Penelopia is under constant pressure to marry in order for her to drive the suitors, and even when she finds solutions to drive the suitors away with her wits, she is found out. An example of this is her saying she will marry when she finishes a warp in her room, but then unravels it and starts again. However, Penelopia was found out by one of her servants who then betrayed her by telling the suitors her trick. Penelopia is forced to either remarry and no longer stay loyal to Odysseus or deal with the issues of the suitors. Her final option is to wait for the return of Odysseus which she isn’t sure about. Odysseus’ absence not only causes issues for his family but also for himself. On any occasion in which Odysseus is away from his crew by either him sleeping or him going off to pray, they commit idiotic acts that further them from reaching Ithaca. One of the events which best illustrate how non-obedient Odysseus’ crew is to his directions is the situation regarding the bag of winds. Odysseus told his crew to not touch the bag given by Aiolos, but they instead they decided to open the bag to see what riches were inside once Odysseus had left his guard down and rest. “‘When I saw the island, I fell into a deep sleep, for I was tired out…They opened the bag, the winds leaped out…’” (Homer 120).

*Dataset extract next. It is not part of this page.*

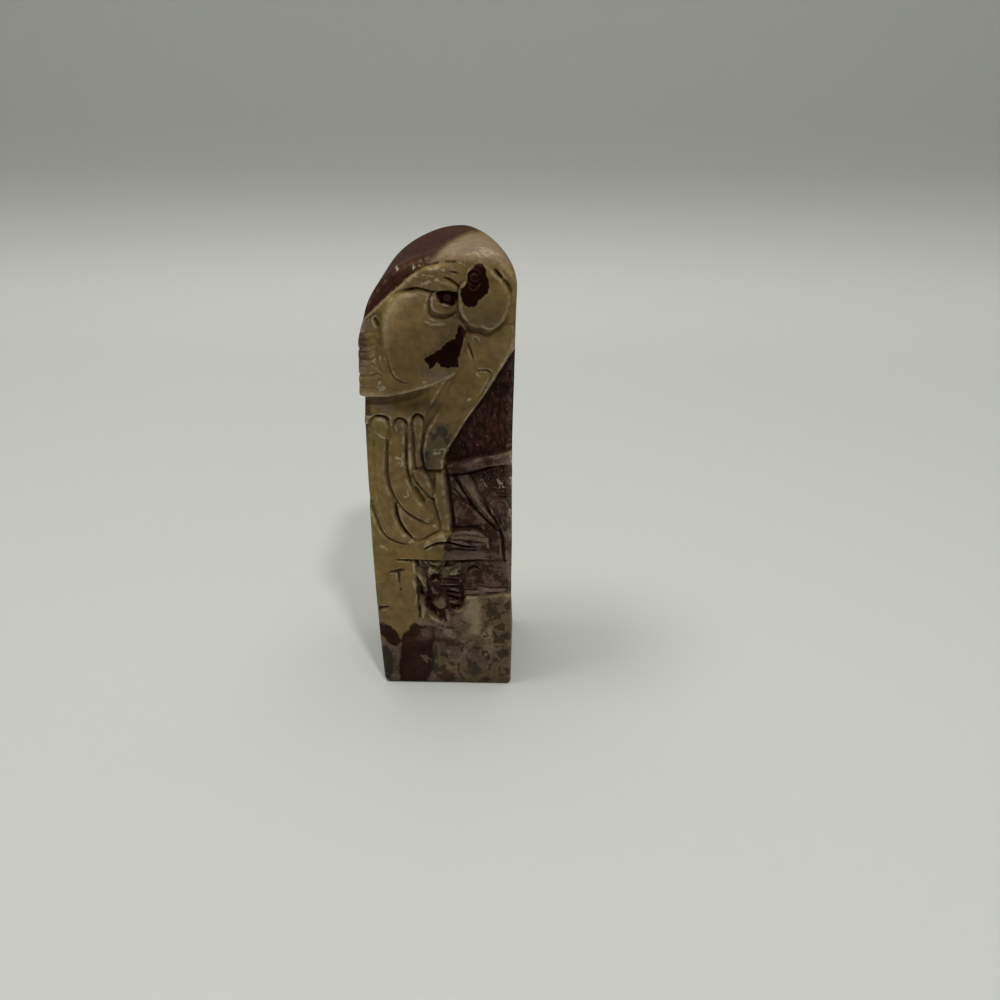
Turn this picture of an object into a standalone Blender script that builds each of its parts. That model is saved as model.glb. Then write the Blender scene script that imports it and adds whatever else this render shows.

While being so close to reaching Ithaca at last, Odysseus’ crew still manage to cause the journey back home to be even longer, more dangerous and frustrating. Odysseus serves as a leader, and no matter what he tells his crew if he is not supervising them, they go against what he says and tend to never learn from going against Odysseus. He is constantly sabotaged and due to the constant delay of his return, the issues with Telemachos lacking a father figure and Penelopia having to tolerate the suitors arise as well. Odysseus serves as a father for Telemachos, King to Ithaca, and leader for his crew. All of these responsibilities come from the society of The Odyssey is a patriarchy, where fathers are the head of the family and are to be leaders and hold the most authority. Odysseus, who had to go on an agonizing and long journey to return home, created the issue of Telemachos lacking leadership skills, his home being controlled by the suitors, and his crew delaying Odysseus’ return home, all because of his absence in all three situations. Odysseus’ role in a patriarchal society in The Odyssey means that most of the conflicts in the story due to his absence, and these conflicts are to be resolved by him returning and/or being present.